## STATED PROBLEM
Using the material that follows, identify and copy each line with the string "Blender".

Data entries

____________

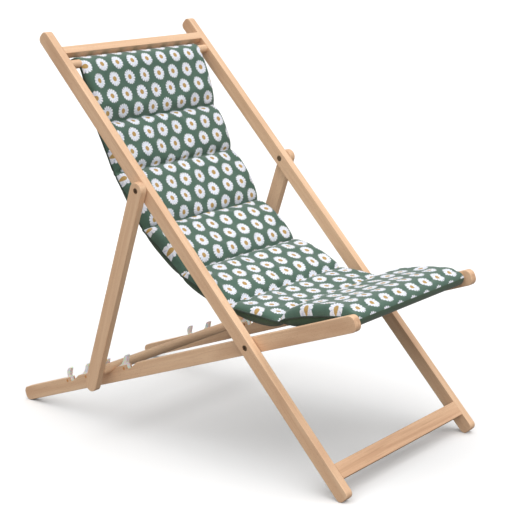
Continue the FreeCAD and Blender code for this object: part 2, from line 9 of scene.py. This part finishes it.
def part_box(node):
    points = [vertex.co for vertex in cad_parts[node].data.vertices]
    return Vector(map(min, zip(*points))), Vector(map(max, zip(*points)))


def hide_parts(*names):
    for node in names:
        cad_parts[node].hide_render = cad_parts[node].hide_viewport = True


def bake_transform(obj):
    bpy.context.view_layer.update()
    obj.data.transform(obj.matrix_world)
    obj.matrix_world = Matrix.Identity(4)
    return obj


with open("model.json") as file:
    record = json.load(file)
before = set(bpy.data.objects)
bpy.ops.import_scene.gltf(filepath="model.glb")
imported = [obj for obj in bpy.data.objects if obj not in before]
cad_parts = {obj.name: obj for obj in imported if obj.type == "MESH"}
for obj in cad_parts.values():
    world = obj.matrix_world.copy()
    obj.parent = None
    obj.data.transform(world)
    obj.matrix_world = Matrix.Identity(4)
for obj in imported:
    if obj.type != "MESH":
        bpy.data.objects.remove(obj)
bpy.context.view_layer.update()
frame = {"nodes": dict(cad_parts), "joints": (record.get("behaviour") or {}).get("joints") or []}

# ------------------------------------------------------------------ places that the frame gives
JOINTS = {joint["name"]: joint for joint in frame["joints"]}
FOLD_PIVOT = Vector(JOINTS["fold"]["pos_m"])
PROP_PIVOT = Vector(JOINTS["prop_turn"]["pos_m"])


def middle_of(node):
    low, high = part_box(node)
    return (low + high) / 2


UPPER_BAR = middle_of("sling_bar")
FRONT_BAR = middle_of("front_bar")
PROP_BAR = middle_of("prop_bar")
SLING_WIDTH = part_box("sling_back")[1].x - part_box("sling_back")[0].x
BACK_DIRECTION = (PROP_PIVOT - FOLD_PIVOT).normalized()
PROP_DIRECTION = (PROP_BAR - PROP_PIVOT).normalized()
SEAT_SLOPE = math.radians(19.02)
SEAT_DIRECTION = Vector((0, -math.cos(SEAT_SLOPE), math.sin(SEAT_SLOPE)))
ACROSS = Vector((1, 0, 0))


def side_place(bar):
    """(forward, height) of a point, measured from the fold pivot."""
    return np.array([FOLD_PIVOT.y - bar.y, bar.z - FOLD_PIVOT.z])


def leg_place(up, front):
    """(forward, height) of a point up the back leg and in front of its centre line."""
    rise = side_place(PROP_PIVOT) / np.linalg.norm(side_place(PROP_PIVOT))
    return rise * up + np.array([rise[1], -rise[0]]) * front


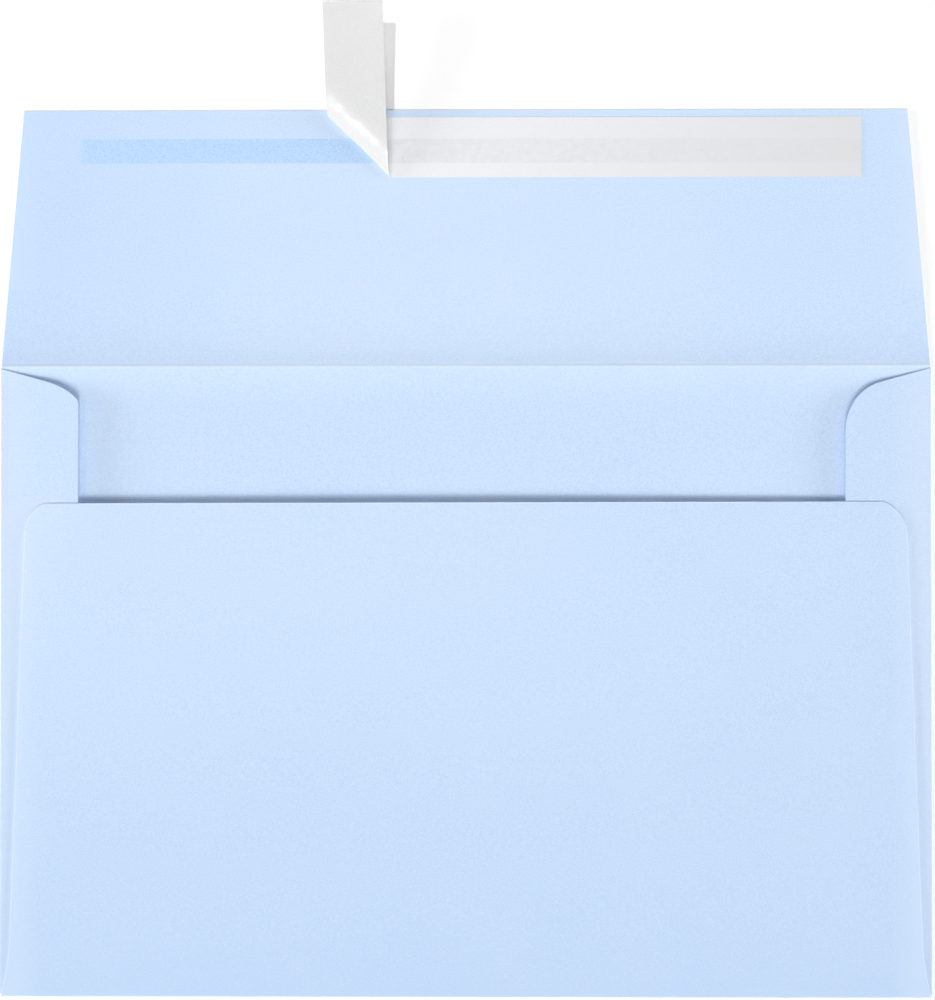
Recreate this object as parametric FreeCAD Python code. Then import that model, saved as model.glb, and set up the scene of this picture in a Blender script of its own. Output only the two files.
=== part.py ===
"""Paper envelope with a square flap, lying open on its address side.

Millimetres. The origin is the centre of the front panel's outer face, which
lies on the table. +X runs along the flap crease, +Y from the bottom fold to
the flap, +Z up out of the table.
"""
import FreeCAD, Part
import os
from math import asin, atan2, cos, radians, sin, tan
from FreeCAD import Vector

# Body of the folded sheet
WIDTH = 206.375             # over the two side folds
HEIGHT = 139.7              # from the bottom fold to the flap crease
PAPER = 0.15                # thickness of the sheet
SIDE_FOLD_INNER = 0.08      # inner radius of each side fold
SEAM_GAP = 0.16             # room for the gum between a side flap and the back panel
CORNER_RELIEF = 0.35        # a side fold stops this far short of the bottom bend
CREASE_RELIEF = 0.55        # a side fold stops this far short of the flap crease

# Seal flap
FLAP_DEPTH = 56.85          # crease to the flap's straight top edge
FLAP_TAPER = 5.15           # each side edge leans in by this much at the top
FLAP_BASE_INSET = 0.15      # step in from the side fold where the flap begins
FLAP_LIFT = 0.25            # the opened flap springs this far off the table
FLAP_EASE = 30.0            # length over which it rises from the crease
BEAD_HEIGHT = 0.08          # ridge that the crease leaves in the opened sheet
BEAD_HALF = 0.5             # half the width of that ridge

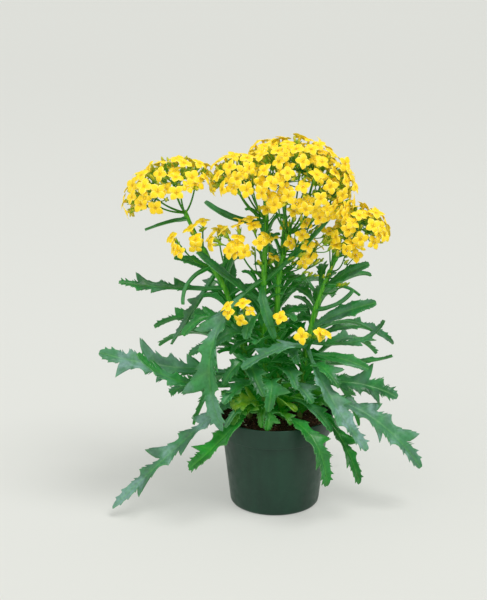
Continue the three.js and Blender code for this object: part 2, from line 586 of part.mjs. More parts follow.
function potSolid() {
  const inside = COLLAR_FOOT + POT_WALL;
  const profile = [
    [0, 0],
    ...[0, 1, 2, 3].map((i) => {
      const turn = (i * Math.PI) / 6;
      const middle = wallRadius(POT_FOOT_ROUND) - POT_FOOT_ROUND;
      return [middle + POT_FOOT_ROUND * Math.sin(turn), POT_FOOT_ROUND * (1 - Math.cos(turn))];
    }),
    [POT_NECK_RADIUS, COLLAR_FOOT],
    [POT_COLLAR_RADIUS, COLLAR_FOOT + POT_LIP_ROUND],
    [POT_RIM_RADIUS, POT_HEIGHT - POT_LIP_ROUND],
    [POT_RIM_RADIUS - POT_LIP_ROUND, POT_HEIGHT],
    [POT_RIM_RADIUS - POT_WALL, POT_HEIGHT - POT_LIP_ROUND],
    [collarRadius(inside) - POT_WALL, inside],
    [POT_NECK_RADIUS - POT_WALL, COLLAR_FOOT - POT_LIP_ROUND],
    [wallRadius(POT_FOOT_ROUND) - POT_WALL, POT_FOOT_ROUND],
    [wallRadius(POT_FOOT_ROUND) - POT_FOOT_ROUND, POT_FLOOR],
    [0, POT_FLOOR],
  ];
  const outline = profile.map(([r, z]) => new THREE.Vector2(r, z));
  const shell = upright(new THREE.LatheGeometry(outline, POT_SEGMENTS));
  const drains = Array.from({ length: DRAIN_COUNT }, (_, i) => {
    const turn = (2 * Math.PI * (i + 0.5)) / DRAIN_COUNT;
    const drain = upright(new THREE.CylinderGeometry(DRAIN_RADIUS, DRAIN_RADIUS, 4 * POT_FLOOR, 8));
    return geometrySolid(
      drain.translate(DRAIN_CIRCLE_RADIUS * Math.cos(turn), DRAIN_CIRCLE_RADIUS * Math.sin(turn), 0),
    );
  });
  return geometrySolid(shell).subtract(wasm.Manifold.union(drains));
}

// Two crossing waves, about 20 and 15 mm long, give the soil its lumps.
function soilHeight(x, y) {
  const lumps = Math.sin(x * 0.31 + 1) * Math.cos(y * 0.27) + 0.6 * Math.sin(x * 0.17 - y * 0.43);
  return SOIL_TOP + SOIL_SWELL * lumps;
}

function soilSolid() {
  const clear = POT_WALL + GAP;
  const bottom = POT_FLOOR + GAP;
  const levels = [
    ...SOIL_RINGS.map((r) => ({ r })),
    { r: collarRadius(SOIL_TOP - SOIL_EDGE_DROP) - clear, z: SOIL_TOP - SOIL_EDGE_DROP },
    { r: collarRadius(COLLAR_FOOT + POT_WALL) - clear, z: COLLAR_FOOT + POT_WALL + GAP },
    { r: POT_NECK_RADIUS - clear, z: COLLAR_FOOT - POT_LIP_ROUND },
    { r: wallRadius(POT_FOOT_ROUND) - clear, z: POT_FOOT_ROUND },
    { r: wallRadius(POT_FOOT_ROUND) - POT_FOOT_ROUND - GAP, z: bottom },
  ];
  const points = [new THREE.Vector3(0, 0, soilHeight(0, 0))];
  for (const { r, z } of levels)
    for (let k = 0; k < SOIL_SEGMENTS; k++) {
      const turn = (2 * Math.PI * k) / SOIL_SEGMENTS;
      const [x, y] = [r * Math.cos(turn), r * Math.sin(turn)];
      points.push(new THREE.Vector3(x, y, z ?? soilHeight(x, y)));
    }
  const triangles = [];
  for (let k = 0; k < SOIL_SEGMENTS; k++) {
    const next = (k + 1) % SOIL_SEGMENTS;
    triangles.push([0, 1 + k, 1 + next]);
    for (let i = 0; i + 1 < levels.length; i++) {
      const [a, b] = [1 + i * SOIL_SEGMENTS + k, 1 + i * SOIL_SEGMENTS + next];
      triangles.push([a, a + SOIL_SEGMENTS, b], [b, a + SOIL_SEGMENTS, b + SOIL_SEGMENTS]);
    }
    const last = 1 + (levels.length - 1) * SOIL_SEGMENTS;
    triangles.push([points.length, last + next, last + k]);
  }
  points.push(new THREE.Vector3(0, 0, bottom));
  const holes = Object.values(stems).map(({ route, radii }) => {
    const [[x, y, z], ...rest] = route;
    const curve = new THREE.CatmullRomCurve3([[x, y, z - 2 * GAP], ...rest].map(vec));
    return stalk({ curve, radii: radii.map((radius) => radius + 2 * GAP) });
  });
  return solidOf(points, triangles).subtract(wasm.Manifold.union(holes));
}

const materials = {
  pot: new THREE.MeshStandardMaterial({ color: "#2f4f43", roughness: 0.45, metalness: 0 }),
  soil: new THREE.MeshStandardMaterial({ color: "#3a2a1f", roughness: 1, metalness: 0 }),
  foliage: new THREE.MeshStandardMaterial({ color: "#2f7d3a", roughness: 0.5, metalness: 0 }),
  petals: new THREE.MeshStandardMaterial({ color: "#f7cf1c", roughness: 0.55, metalness: 0 }),
};

const plant = new THREE.Group();
function add(name, solid, material) {
  const mesh = new THREE.Mesh(geometryOf(solid), material);
  mesh.name = name;
  plant.add(mesh);
}

add("pot", potSolid(), materials.pot);
add("soil", soilSolid(), materials.soil);
const blooms = placeBlooms();
const cymes = [
  ...heads.flatMap((head) => cymesOf(head, blooms.filter((one) => one.head === head))),
  ...sprays.map(sprayOf),
];
for (const [name, stem] of Object.entries(stems)) {
  const leaves = stem.leaves.map((spec, i) => leaf(stem, i, spec));
  const rays = cymes.filter((one) => one.stem === name).map(raySolid);
  add("leafy_stem_" + name, joined([stalk(stem), ...leaves, ...rays]), materials.foliage);
}
for (const one of cymes) add(one.name, cymeSolid(one), materials.petals);

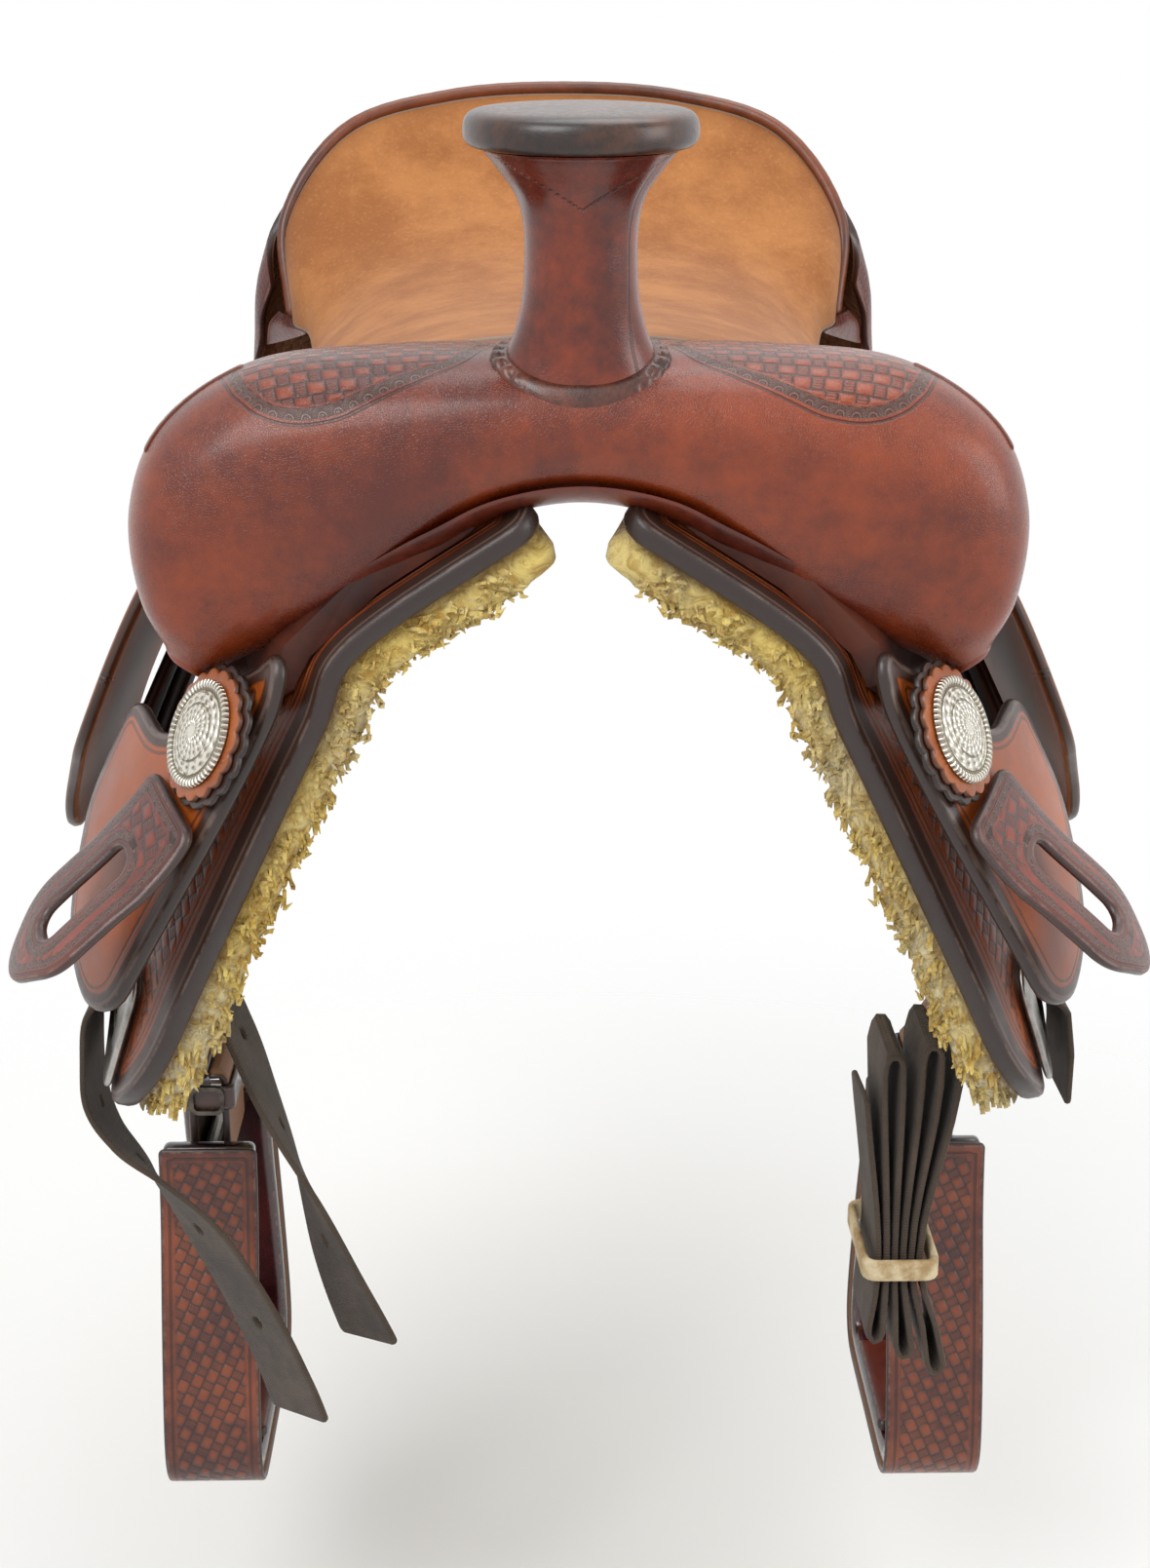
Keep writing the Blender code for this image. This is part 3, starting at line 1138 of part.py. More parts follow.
def least_gap(points, thick, apart=6):
    """Least clear distance of a strap's centre line to itself, in the plane of its folds."""
    best = 1.0
    flat = [(p.x, p.z) for p in points]
    dense = []
    for i in range(len(flat) - 1):
        for k in range(6):
            t = k / 6.0
            dense.append((i + t, flat[i][0] * (1 - t) + flat[i + 1][0] * t,
                          flat[i][1] * (1 - t) + flat[i + 1][1] * t))
    for m, (i, x, z) in enumerate(dense):
        for j, x2, z2 in dense[m + 1:]:
            if j - i > apart:
                best = min(best, math.hypot(x - x2, z - z2))
    return best - thick


def build_latigo(side=1):
    points = latigo_points()
    across = [Vector((0.0, 1.0, 0.0)) for _ in points]
    bm = ribbon_mesh(points, across, STRAP_WIDTH, STRAP_THICK)
    pivot = rig_pivot(side)
    add_object("latigo", bm, WEBBING, origin=pivot)
    print("latigo least gap to itself (mm): %.2f" % (1000 * least_gap(points, STRAP_THICK)))
    half_x = 0.5 * (LATIGO_LEGS - 1) * 0.0033 + STRAP_THICK / 2.0 + 0.0030
    centre = (0.1262, -0.1915)
    add_object("latigo_tie", ring_band(
        centre, half_x, STRAP_WIDTH / 2.0 + 0.0022, 0.0028, LATIGO_TIE_Z - 0.0045,
        LATIGO_TIE_Z + 0.0045, 0.003), THONG, origin=pivot)


def main():
    clear_scene()
    tree_space, cover_space = build_tree()
    build_welts()
    build_horn(tree_space, cover_space)
    build_seat()
    for side, word in ((1, "near"), (-1, "off")):
        build_side(side, word)
        build_leathers(side, word)
    build_off_billet()
    build_latigo()


main()
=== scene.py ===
"""Looks of a western trail saddle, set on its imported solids. Metres, +Z up.

The fork faces -Y, the near side is +X. Leather panels are flat patterns, y along the
saddle and s down its side, draped over the flank at a height h above the skirt.
Each sheet carries three things for its finish: a flat map in metres, rim (how far a
point is from the cut edge) and face (1 on the grain side, 0 on the flesh side).
"""
import math
from functools import partial

import bpy
import numpy as np
from mathutils import Matrix, Vector, geometry, noise


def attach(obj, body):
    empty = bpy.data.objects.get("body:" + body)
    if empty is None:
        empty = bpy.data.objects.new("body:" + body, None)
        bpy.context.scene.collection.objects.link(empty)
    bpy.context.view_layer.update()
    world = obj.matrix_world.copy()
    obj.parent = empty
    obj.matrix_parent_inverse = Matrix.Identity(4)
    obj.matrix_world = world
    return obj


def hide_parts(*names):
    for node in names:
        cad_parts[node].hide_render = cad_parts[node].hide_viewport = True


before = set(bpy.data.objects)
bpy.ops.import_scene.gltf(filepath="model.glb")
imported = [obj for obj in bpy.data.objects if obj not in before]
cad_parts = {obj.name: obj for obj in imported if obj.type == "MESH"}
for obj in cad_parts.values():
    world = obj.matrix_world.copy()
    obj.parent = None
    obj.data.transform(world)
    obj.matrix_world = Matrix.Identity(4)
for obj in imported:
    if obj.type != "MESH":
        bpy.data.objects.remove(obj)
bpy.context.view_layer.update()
SIDES = {1: "near", -1: "off"}

# curves and sections

def ease(t):
    t = np.clip(t, 0.0, 1.0)
    return t * t * (3.0 - 2.0 * t)


def between(p0, p1, p2, p3, f):
    """Smooth curve from p1 to p2 at a share f, carried straight on before and after them."""
    inner = 0.5 * (2.0 * p1 + (p2 - p0) * f + (2.0 * p0 - 5.0 * p1 + 4.0 * p2 - p3) * f ** 2
                   + (3.0 * p1 - p0 - 3.0 * p2 + p3) * f ** 3)
    before = p1 + (p2 - p0) * 0.5 * f
    after = p2 + (p3 - p1) * 0.5 * (f - 1.0)
    return np.where(f < 0.0, before, np.where(f > 1.0, after, inner))


def curve_at(points, t):
    """Points on a smooth curve through control points, t from 0 to their last index."""
    points = np.asarray(points, float)
    t = np.atleast_1d(np.asarray(t, float))
    last = len(points) - 1
    i = np.clip(np.floor(t).astype(int), 0, last - 1)
    f = (t - i)[:, None]
    p1 = points[i]
    p2 = points[i + 1]
    p0 = np.where((i > 0)[:, None], points[np.maximum(i - 1, 0)], 2.0 * p1 - p2)
    p3 = np.where((i + 2 <= last)[:, None], points[np.minimum(i + 2, last)], 2.0 * p2 - p1)
    return between(p0, p1, p2, p3, f)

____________

## EXERCISE RESPONSE
Continue the FreeCAD and Blender code for this object: part 2, from line 9 of scene.py. This part finishes it.
Recreate this object as parametric FreeCAD Python code. Then import that model, saved as model.glb, and set up the scene of this picture in a Blender script of its own. Output only the two files.
Continue the three.js and Blender code for this object: part 2, from line 586 of part.mjs. More parts follow.
Keep writing the Blender code for this image. This is part 3, starting at line 1138 of part.py. More parts follow.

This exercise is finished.